» THE EXERCISE
Reproduce the following material exactly, including every line.

» DATA TO USE
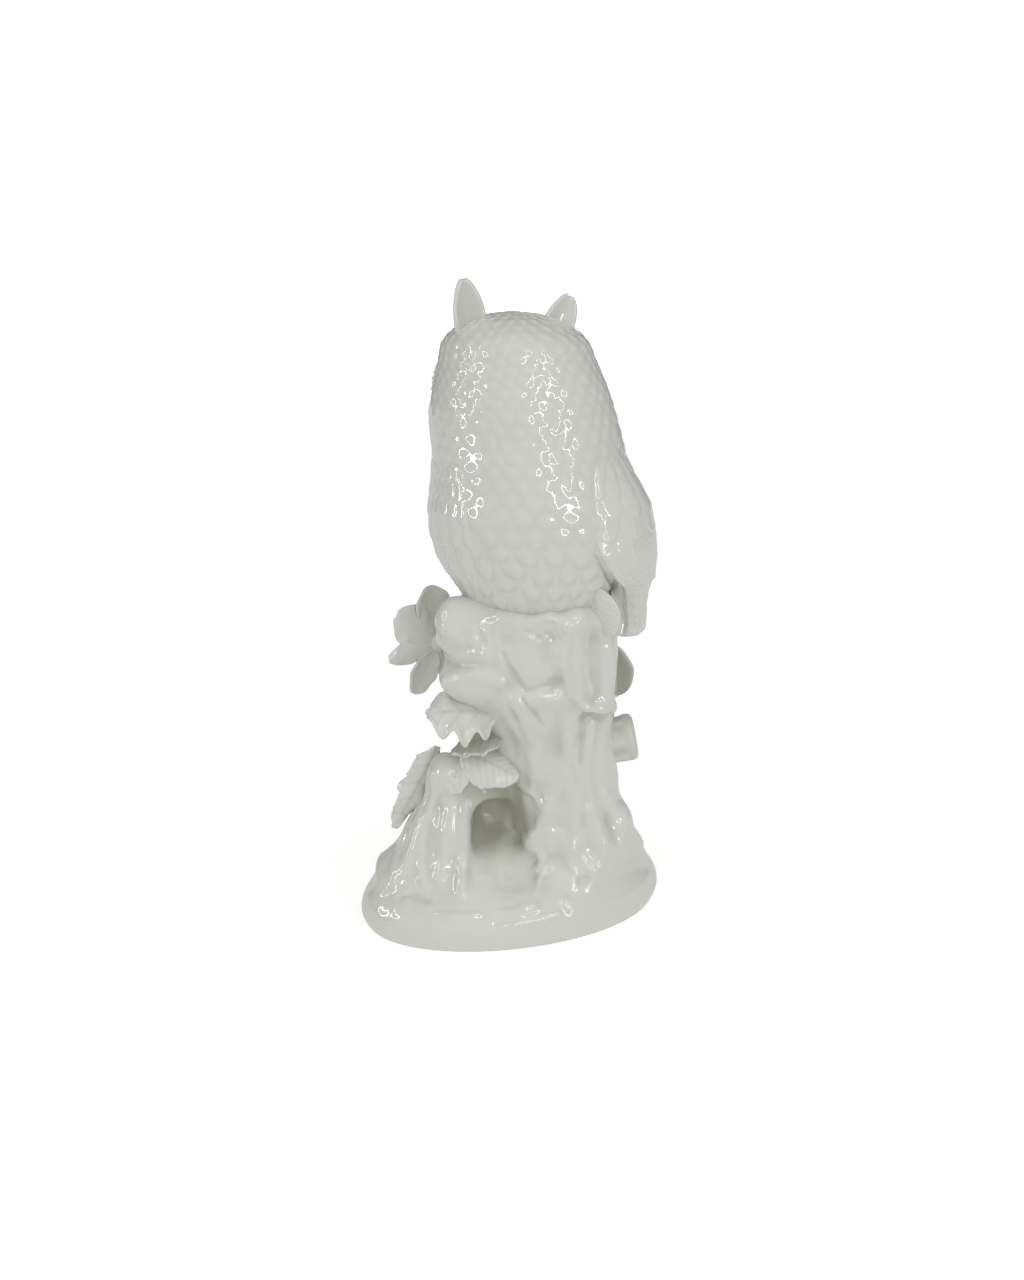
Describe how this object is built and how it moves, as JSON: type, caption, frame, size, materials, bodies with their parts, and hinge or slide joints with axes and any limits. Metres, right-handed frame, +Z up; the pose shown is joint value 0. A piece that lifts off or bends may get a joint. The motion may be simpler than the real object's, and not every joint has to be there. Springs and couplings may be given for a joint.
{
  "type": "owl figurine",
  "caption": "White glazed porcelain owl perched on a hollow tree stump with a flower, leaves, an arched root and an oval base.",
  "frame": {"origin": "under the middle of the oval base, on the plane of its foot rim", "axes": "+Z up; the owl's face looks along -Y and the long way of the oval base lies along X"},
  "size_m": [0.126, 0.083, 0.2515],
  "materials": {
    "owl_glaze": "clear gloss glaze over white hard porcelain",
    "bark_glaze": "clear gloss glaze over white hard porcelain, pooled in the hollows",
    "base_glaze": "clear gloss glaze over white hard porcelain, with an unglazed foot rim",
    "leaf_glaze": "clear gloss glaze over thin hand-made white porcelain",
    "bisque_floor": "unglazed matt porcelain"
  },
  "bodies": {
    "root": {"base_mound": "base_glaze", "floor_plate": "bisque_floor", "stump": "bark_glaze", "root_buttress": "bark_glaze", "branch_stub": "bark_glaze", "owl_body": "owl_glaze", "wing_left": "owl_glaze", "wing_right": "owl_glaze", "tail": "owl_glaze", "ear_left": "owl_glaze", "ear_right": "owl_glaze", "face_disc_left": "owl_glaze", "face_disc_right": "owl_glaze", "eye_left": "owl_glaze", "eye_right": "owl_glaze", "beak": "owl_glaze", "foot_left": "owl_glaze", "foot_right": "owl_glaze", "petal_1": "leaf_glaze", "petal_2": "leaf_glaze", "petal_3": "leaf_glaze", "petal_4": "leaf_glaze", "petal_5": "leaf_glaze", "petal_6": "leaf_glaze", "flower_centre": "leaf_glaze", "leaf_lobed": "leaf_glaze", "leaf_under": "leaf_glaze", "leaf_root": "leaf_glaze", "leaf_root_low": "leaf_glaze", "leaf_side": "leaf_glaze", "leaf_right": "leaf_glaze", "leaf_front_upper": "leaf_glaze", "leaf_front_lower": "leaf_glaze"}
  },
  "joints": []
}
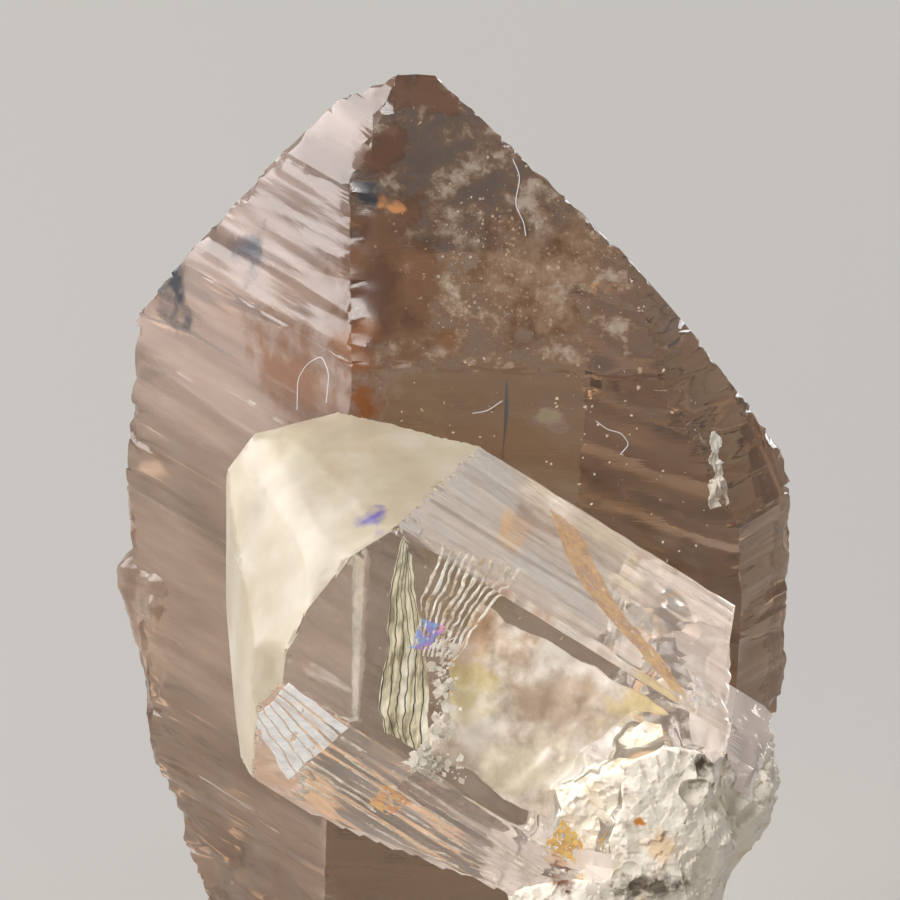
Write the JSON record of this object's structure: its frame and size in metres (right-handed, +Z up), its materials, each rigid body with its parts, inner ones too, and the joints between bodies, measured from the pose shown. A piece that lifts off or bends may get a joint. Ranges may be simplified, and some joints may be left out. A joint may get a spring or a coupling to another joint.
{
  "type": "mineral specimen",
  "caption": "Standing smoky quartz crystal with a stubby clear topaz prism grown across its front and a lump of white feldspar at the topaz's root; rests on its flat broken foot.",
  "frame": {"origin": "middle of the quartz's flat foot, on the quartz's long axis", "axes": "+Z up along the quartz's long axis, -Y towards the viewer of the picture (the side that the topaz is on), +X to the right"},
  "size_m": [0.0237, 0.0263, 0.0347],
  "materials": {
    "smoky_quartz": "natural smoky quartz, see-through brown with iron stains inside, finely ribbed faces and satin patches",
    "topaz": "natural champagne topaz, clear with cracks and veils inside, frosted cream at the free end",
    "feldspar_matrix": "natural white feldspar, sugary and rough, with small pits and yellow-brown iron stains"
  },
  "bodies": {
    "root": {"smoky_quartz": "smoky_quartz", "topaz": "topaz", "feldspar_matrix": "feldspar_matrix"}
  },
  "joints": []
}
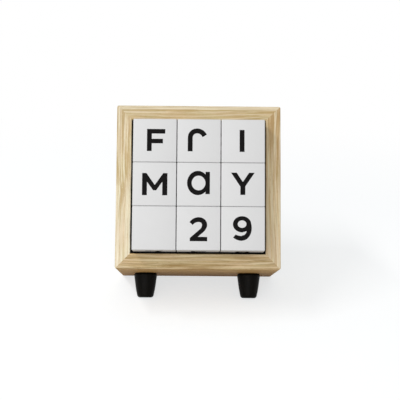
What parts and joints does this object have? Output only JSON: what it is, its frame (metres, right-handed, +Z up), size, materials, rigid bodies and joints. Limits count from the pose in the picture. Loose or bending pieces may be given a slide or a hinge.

» EXERCISE SOLUTION
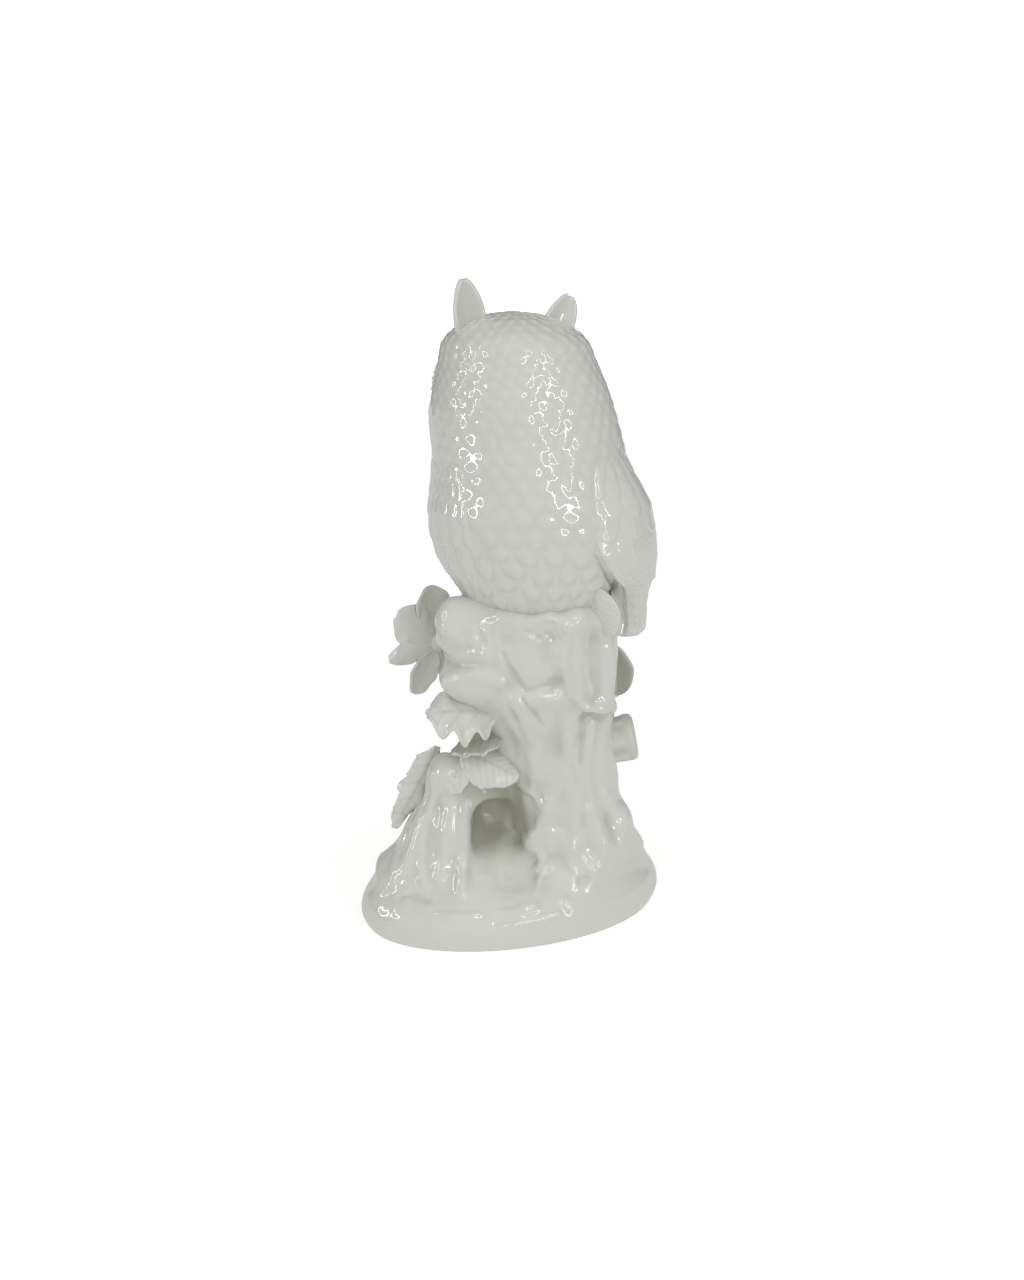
Describe how this object is built and how it moves, as JSON: type, caption, frame, size, materials, bodies with their parts, and hinge or slide joints with axes and any limits. Metres, right-handed frame, +Z up; the pose shown is joint value 0. A piece that lifts off or bends may get a joint. The motion may be simpler than the real object's, and not every joint has to be there. Springs and couplings may be given for a joint.
{
  "type": "owl figurine",
  "caption": "White glazed porcelain owl perched on a hollow tree stump with a flower, leaves, an arched root and an oval base.",
  "frame": {"origin": "under the middle of the oval base, on the plane of its foot rim", "axes": "+Z up; the owl's face looks along -Y and the long way of the oval base lies along X"},
  "size_m": [0.126, 0.083, 0.2515],
  "materials": {
    "owl_glaze": "clear gloss glaze over white hard porcelain",
    "bark_glaze": "clear gloss glaze over white hard porcelain, pooled in the hollows",
    "base_glaze": "clear gloss glaze over white hard porcelain, with an unglazed foot rim",
    "leaf_glaze": "clear gloss glaze over thin hand-made white porcelain",
    "bisque_floor": "unglazed matt porcelain"
  },
  "bodies": {
    "root": {"base_mound": "base_glaze", "floor_plate": "bisque_floor", "stump": "bark_glaze", "root_buttress": "bark_glaze", "branch_stub": "bark_glaze", "owl_body": "owl_glaze", "wing_left": "owl_glaze", "wing_right": "owl_glaze", "tail": "owl_glaze", "ear_left": "owl_glaze", "ear_right": "owl_glaze", "face_disc_left": "owl_glaze", "face_disc_right": "owl_glaze", "eye_left": "owl_glaze", "eye_right": "owl_glaze", "beak": "owl_glaze", "foot_left": "owl_glaze", "foot_right": "owl_glaze", "petal_1": "leaf_glaze", "petal_2": "leaf_glaze", "petal_3": "leaf_glaze", "petal_4": "leaf_glaze", "petal_5": "leaf_glaze", "petal_6": "leaf_glaze", "flower_centre": "leaf_glaze", "leaf_lobed": "leaf_glaze", "leaf_under": "leaf_glaze", "leaf_root": "leaf_glaze", "leaf_root_low": "leaf_glaze", "leaf_side": "leaf_glaze", "leaf_right": "leaf_glaze", "leaf_front_upper": "leaf_glaze", "leaf_front_lower": "leaf_glaze"}
  },
  "joints": []
}
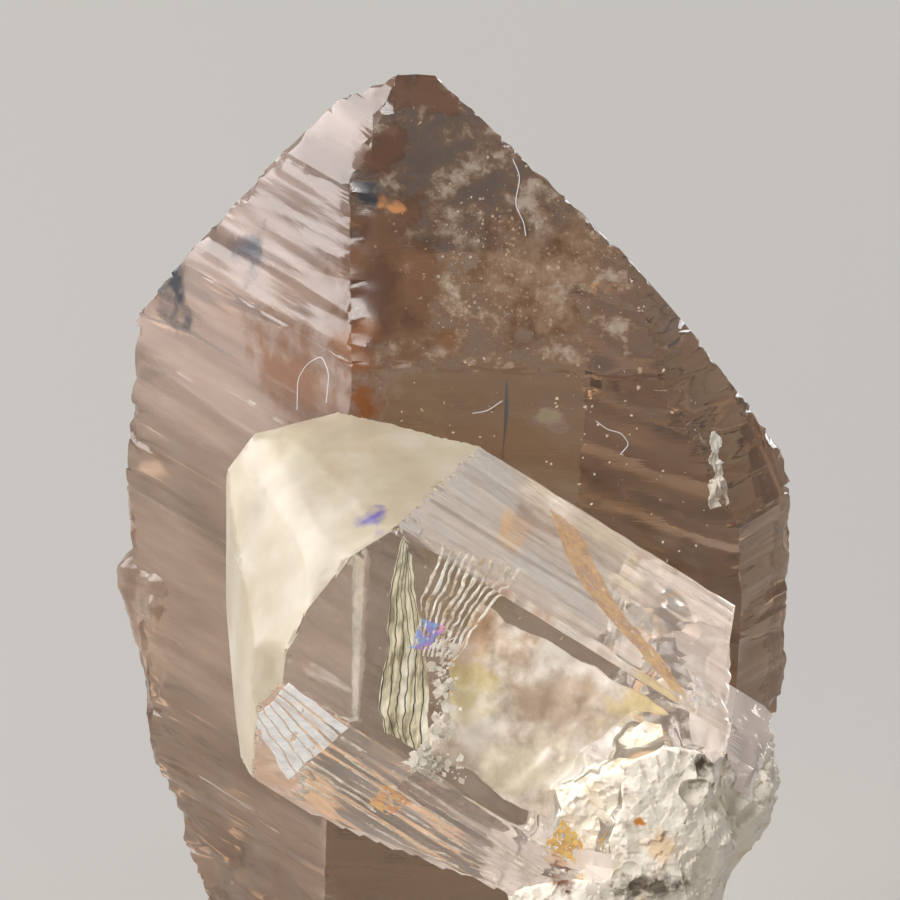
Write the JSON record of this object's structure: its frame and size in metres (right-handed, +Z up), its materials, each rigid body with its parts, inner ones too, and the joints between bodies, measured from the pose shown. A piece that lifts off or bends may get a joint. Ranges may be simplified, and some joints may be left out. A joint may get a spring or a coupling to another joint.
{
  "type": "mineral specimen",
  "caption": "Standing smoky quartz crystal with a stubby clear topaz prism grown across its front and a lump of white feldspar at the topaz's root; rests on its flat broken foot.",
  "frame": {"origin": "middle of the quartz's flat foot, on the quartz's long axis", "axes": "+Z up along the quartz's long axis, -Y towards the viewer of the picture (the side that the topaz is on), +X to the right"},
  "size_m": [0.0237, 0.0263, 0.0347],
  "materials": {
    "smoky_quartz": "natural smoky quartz, see-through brown with iron stains inside, finely ribbed faces and satin patches",
    "topaz": "natural champagne topaz, clear with cracks and veils inside, frosted cream at the free end",
    "feldspar_matrix": "natural white feldspar, sugary and rough, with small pits and yellow-brown iron stains"
  },
  "bodies": {
    "root": {"smoky_quartz": "smoky_quartz", "topaz": "topaz", "feldspar_matrix": "feldspar_matrix"}
  },
  "joints": []
}
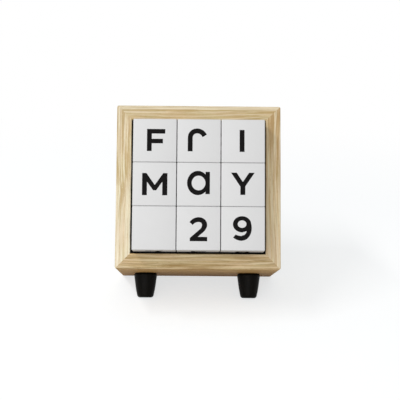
What parts and joints does this object have? Output only JSON: what it is, its frame (metres, right-handed, +Z up), size, materials, rigid bodies and joints. Limits count from the pose in the picture. Loose or bending pieces may be given a slide or a hinge.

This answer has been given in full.